La primera en la barbería

Contaría cinco años, o seis tal vez, cuando visité por primera vez una barbería. Lo recuerdo perfectamente porque los detalles tempranos se quedan en la memoria para toda la vida. La peluquería estaba en el barrio de Valdezarza, en la calle de Artajona, la que conduce al parque de la Dehesa de la Villa si vienes desde Saconia. Entonces había que salvar un enorme descampado, que ahora se llama avenida Antonio Machado. A Valdezarza se sube, porque Saconia está a menor altitud. La calle Artajona es empinada. El negocio ya no existe, aunque en la acera de enfrente hay un barbershop de esos de ahora. Nos dimos un buen paseo mi madre, mi hermano y yo desde San Andrés hasta allí. Supongo que el pequeño iba en un carrito. Mi madre ya me había aleccionado de que tenía que portarme muy bien, y no moverme mientras me pelaban. Hasta ese día los trasquilones me los había hecho ella. Entrar en el establecimiento, algo oscuro, y ver a tantos señores esperando su turno me intimidó bastante. No menos los sillones de forja tan aparatosos en los que el cliente, previo ajuste hidráulico, se exponía al ataque de la tijera o la navaja.
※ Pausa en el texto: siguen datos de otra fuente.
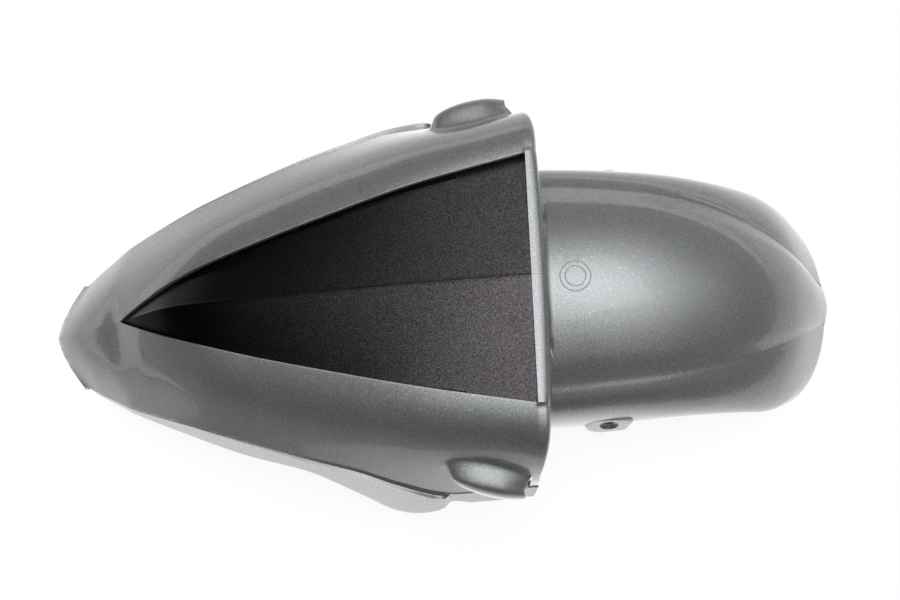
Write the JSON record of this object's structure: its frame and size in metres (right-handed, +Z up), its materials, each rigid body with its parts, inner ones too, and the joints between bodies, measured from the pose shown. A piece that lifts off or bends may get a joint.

Yo estuve muy atento al ritual del que usaba aquellos y el peine, porque a esa edad uno se fija en todo lo que le parece nuevo, y me aprendí los movimientos del peluquero, y el modo en que debía poner la cabeza cuando me tocase, que no fue tarde. Creo que nos colaron como favor a mi madre. Así, de la nada surgió una silla de madera que el fígaro puso sobre el asiento ergonómico y me invitó a trepar por éste hasta aquella, de tal modo que me situé a una considerable altura del personal que aguardaba y pude verme reflejado en la luna que recorría la pared de lado a lado, y sentirme rey por un día. Me anudó una enorme sábana alrededor, como a imagen religiosa, y se empleó a fondo en corregir el desorden de mi cabeza y enderezarme la raya. Antes de que el peluquero me dijese nada, atento a su evolución, movía yo la cabeza para facilitarle el trabajo, cosa que agradeció con algún que otro “qué niño tan bueno”, para regocijo de mi madre. Nadie diría que era mi primera vez, sino que parecía experto en tales lides. Terminado el servicio, volvimos a nuestros quehaceres. Hubo otras muchas veces después de ésta, pero ya no tuvieron tanto sitio en la memoria sino menos.